'''
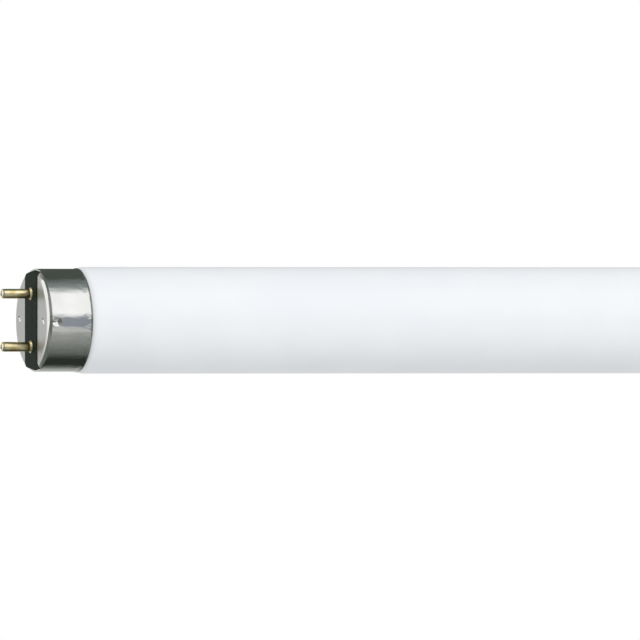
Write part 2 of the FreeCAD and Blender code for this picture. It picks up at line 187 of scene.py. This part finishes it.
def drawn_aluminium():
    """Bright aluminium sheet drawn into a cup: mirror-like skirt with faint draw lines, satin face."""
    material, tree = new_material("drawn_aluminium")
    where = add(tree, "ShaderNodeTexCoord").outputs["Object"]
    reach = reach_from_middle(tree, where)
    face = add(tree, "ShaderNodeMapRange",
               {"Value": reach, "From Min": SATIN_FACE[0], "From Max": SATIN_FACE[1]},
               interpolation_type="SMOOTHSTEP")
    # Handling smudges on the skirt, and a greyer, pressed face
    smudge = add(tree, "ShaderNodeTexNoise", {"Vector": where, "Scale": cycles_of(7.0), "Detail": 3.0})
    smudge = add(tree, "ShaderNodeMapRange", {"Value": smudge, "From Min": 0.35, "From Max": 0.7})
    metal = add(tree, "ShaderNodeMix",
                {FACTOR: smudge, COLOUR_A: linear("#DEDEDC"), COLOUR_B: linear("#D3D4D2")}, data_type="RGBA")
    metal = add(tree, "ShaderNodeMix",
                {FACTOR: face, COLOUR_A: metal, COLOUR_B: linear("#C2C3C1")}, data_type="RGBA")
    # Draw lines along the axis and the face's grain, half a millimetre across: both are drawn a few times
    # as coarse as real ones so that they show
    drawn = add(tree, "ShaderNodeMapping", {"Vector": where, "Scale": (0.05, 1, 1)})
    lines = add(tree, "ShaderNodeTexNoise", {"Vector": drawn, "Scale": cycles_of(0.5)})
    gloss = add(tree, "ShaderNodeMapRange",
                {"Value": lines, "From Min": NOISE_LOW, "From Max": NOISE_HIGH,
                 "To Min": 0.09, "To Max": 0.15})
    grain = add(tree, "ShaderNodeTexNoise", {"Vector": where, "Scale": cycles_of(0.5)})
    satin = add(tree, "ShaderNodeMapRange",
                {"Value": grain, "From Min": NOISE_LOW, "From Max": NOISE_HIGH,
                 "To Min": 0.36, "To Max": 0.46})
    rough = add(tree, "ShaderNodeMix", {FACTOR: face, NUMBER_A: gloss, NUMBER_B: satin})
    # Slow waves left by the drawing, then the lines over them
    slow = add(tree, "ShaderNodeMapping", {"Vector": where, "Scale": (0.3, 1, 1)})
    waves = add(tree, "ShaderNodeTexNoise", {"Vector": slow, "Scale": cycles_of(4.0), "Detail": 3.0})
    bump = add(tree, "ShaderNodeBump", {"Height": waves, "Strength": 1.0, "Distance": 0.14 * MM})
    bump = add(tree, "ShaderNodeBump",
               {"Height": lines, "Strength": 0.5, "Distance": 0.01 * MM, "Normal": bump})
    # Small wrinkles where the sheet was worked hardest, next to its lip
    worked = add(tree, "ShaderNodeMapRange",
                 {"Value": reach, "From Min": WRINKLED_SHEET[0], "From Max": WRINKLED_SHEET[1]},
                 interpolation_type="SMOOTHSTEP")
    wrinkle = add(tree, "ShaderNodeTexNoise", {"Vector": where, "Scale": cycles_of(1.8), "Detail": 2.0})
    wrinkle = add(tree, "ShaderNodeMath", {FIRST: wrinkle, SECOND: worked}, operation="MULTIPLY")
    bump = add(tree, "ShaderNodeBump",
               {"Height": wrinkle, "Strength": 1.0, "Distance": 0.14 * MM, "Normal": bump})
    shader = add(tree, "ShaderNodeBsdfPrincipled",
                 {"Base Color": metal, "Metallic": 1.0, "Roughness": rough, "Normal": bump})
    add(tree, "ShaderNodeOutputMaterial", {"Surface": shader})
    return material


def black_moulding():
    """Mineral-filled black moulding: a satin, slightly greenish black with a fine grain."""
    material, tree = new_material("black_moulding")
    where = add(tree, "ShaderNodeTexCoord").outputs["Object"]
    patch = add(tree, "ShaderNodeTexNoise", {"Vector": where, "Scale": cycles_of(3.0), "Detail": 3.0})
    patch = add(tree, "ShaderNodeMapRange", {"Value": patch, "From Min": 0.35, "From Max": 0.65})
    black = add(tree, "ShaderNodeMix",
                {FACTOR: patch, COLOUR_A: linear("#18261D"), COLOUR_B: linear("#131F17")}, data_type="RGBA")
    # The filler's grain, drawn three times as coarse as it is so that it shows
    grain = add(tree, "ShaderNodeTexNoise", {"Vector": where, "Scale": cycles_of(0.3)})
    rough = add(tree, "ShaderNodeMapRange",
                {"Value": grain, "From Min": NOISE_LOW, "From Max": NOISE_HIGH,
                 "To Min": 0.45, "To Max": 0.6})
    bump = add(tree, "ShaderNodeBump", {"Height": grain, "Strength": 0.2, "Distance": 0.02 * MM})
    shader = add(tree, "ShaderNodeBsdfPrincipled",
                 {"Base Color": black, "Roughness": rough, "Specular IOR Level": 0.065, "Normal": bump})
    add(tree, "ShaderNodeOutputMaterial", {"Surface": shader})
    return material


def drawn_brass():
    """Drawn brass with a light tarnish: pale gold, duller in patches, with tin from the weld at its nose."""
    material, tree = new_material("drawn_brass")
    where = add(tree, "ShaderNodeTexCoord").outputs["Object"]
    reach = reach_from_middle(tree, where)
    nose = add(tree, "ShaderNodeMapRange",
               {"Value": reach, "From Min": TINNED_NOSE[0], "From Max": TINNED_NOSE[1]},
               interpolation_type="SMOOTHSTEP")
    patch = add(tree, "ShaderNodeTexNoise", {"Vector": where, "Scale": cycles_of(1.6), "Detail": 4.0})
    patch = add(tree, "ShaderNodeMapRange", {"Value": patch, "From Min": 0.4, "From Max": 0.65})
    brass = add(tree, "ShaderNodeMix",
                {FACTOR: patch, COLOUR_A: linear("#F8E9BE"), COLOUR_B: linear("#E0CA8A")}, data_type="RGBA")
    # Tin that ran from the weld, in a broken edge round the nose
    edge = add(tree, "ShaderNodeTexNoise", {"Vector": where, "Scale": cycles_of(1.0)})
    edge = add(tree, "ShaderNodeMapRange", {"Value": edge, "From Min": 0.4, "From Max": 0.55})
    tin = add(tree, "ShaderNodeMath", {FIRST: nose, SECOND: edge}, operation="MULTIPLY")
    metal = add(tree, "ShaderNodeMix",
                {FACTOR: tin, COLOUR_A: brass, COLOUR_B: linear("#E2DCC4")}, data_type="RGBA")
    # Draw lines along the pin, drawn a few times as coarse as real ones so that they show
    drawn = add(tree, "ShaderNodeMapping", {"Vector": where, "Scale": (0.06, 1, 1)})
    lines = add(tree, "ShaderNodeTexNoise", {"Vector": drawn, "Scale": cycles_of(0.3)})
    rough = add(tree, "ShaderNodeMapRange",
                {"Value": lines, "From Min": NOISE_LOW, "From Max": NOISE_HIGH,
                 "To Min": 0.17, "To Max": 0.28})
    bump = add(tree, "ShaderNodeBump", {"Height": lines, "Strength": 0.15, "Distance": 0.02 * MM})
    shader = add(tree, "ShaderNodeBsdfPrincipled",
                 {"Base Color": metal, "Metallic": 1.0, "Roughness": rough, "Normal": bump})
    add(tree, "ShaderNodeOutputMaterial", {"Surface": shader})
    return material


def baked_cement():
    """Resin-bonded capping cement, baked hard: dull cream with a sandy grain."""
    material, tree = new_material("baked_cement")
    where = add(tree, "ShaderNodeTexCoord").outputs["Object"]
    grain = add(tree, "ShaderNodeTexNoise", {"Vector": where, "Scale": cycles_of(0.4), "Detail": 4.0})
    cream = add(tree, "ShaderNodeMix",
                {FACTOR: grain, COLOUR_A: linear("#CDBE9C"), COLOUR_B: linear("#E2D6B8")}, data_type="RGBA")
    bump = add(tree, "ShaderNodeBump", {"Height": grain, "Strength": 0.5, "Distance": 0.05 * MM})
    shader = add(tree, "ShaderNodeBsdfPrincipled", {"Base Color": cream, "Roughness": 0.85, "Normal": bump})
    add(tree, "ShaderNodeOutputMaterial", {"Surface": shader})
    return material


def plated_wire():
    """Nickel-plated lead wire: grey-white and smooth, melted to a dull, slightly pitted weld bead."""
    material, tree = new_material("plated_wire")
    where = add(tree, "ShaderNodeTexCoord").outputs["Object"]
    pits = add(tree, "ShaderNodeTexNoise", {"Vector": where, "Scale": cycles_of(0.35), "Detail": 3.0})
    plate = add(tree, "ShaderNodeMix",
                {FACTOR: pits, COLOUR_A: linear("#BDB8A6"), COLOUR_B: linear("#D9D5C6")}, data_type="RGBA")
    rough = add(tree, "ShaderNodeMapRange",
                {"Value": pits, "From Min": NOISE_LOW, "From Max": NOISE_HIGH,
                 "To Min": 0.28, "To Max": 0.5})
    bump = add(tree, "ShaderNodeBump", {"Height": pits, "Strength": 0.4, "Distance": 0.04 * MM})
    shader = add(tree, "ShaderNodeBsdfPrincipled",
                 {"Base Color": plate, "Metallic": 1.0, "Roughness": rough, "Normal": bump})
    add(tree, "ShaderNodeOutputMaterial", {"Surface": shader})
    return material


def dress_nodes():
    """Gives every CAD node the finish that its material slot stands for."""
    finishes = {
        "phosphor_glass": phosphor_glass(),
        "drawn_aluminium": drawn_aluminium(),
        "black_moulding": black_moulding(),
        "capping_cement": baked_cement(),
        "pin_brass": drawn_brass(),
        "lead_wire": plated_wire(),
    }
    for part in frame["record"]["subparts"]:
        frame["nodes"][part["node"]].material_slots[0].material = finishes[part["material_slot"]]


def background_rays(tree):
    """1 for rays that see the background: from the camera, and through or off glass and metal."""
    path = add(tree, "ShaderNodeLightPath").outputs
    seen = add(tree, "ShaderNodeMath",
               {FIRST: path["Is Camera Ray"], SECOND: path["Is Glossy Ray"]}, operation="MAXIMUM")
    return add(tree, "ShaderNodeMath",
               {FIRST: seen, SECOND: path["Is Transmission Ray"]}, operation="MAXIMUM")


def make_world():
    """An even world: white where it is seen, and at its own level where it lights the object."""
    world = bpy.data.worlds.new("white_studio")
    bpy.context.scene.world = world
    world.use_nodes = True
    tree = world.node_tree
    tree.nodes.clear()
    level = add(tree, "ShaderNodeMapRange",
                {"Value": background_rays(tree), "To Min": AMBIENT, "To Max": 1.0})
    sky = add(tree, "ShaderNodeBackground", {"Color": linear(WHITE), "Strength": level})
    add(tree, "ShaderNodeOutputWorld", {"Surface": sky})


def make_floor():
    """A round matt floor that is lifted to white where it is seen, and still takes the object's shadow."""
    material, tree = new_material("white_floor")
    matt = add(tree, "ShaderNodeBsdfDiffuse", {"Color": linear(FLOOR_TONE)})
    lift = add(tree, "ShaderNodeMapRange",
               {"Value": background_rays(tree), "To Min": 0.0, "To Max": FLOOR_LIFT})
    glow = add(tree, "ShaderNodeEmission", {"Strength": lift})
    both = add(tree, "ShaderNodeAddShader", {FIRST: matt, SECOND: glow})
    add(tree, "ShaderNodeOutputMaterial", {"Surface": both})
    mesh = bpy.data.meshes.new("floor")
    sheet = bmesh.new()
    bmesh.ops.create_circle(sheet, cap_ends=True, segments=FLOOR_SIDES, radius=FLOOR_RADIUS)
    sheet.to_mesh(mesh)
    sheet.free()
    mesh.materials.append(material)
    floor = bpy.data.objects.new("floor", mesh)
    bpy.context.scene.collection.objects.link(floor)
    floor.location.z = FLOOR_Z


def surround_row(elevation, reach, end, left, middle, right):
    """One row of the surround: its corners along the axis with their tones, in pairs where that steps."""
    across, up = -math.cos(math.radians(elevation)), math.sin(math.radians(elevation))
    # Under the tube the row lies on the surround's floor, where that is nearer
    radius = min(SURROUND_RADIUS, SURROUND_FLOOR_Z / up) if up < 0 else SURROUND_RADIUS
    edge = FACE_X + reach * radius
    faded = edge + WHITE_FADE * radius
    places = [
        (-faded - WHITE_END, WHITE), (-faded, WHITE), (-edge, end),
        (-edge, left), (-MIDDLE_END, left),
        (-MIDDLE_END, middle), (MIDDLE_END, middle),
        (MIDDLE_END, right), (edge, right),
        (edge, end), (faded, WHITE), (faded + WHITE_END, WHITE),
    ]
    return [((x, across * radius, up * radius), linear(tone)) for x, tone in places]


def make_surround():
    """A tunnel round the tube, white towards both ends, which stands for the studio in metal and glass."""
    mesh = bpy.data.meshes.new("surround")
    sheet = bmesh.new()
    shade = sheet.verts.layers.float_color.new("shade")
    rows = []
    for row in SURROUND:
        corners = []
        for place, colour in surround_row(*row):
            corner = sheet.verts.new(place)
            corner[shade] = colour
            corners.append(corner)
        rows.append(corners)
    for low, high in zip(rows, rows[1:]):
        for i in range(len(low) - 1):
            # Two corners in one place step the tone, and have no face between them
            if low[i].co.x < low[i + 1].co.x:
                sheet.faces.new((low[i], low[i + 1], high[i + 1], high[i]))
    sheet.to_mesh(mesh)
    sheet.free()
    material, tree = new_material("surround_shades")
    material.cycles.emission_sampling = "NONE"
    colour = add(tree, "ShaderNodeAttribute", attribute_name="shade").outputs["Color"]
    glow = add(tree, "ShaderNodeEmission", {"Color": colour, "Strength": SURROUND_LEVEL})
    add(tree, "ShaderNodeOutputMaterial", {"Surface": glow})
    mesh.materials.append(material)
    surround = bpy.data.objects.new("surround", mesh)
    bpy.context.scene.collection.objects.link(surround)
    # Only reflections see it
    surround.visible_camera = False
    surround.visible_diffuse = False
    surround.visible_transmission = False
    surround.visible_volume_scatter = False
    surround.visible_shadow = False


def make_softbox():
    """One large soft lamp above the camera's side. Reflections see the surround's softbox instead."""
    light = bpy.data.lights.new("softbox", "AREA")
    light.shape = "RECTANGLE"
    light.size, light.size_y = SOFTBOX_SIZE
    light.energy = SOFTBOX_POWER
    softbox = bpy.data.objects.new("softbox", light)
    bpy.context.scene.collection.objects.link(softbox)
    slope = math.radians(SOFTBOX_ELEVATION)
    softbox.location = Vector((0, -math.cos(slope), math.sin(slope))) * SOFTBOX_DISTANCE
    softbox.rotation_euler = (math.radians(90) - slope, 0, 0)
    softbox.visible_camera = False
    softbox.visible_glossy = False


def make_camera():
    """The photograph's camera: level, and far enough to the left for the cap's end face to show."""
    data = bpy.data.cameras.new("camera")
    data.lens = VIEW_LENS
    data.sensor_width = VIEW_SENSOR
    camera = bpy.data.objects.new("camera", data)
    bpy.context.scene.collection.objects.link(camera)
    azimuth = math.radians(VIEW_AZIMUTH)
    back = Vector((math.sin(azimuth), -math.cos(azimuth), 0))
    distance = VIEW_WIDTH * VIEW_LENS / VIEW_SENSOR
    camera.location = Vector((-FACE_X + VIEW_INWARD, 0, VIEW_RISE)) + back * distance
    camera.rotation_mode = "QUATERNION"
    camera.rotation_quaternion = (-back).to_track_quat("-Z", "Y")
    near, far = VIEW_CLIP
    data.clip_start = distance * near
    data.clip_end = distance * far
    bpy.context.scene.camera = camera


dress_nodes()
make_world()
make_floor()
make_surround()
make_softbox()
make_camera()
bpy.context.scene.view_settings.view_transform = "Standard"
'''
Wherever "finishes" shows up in a line, copy that line.

Write part 2 of the FreeCAD and Blender code for this picture. It picks up at line 187 of scene.py. This part finishes it.
    finishes = {
        frame["nodes"][part["node"]].material_slots[0].material = finishes[part["material_slot"]]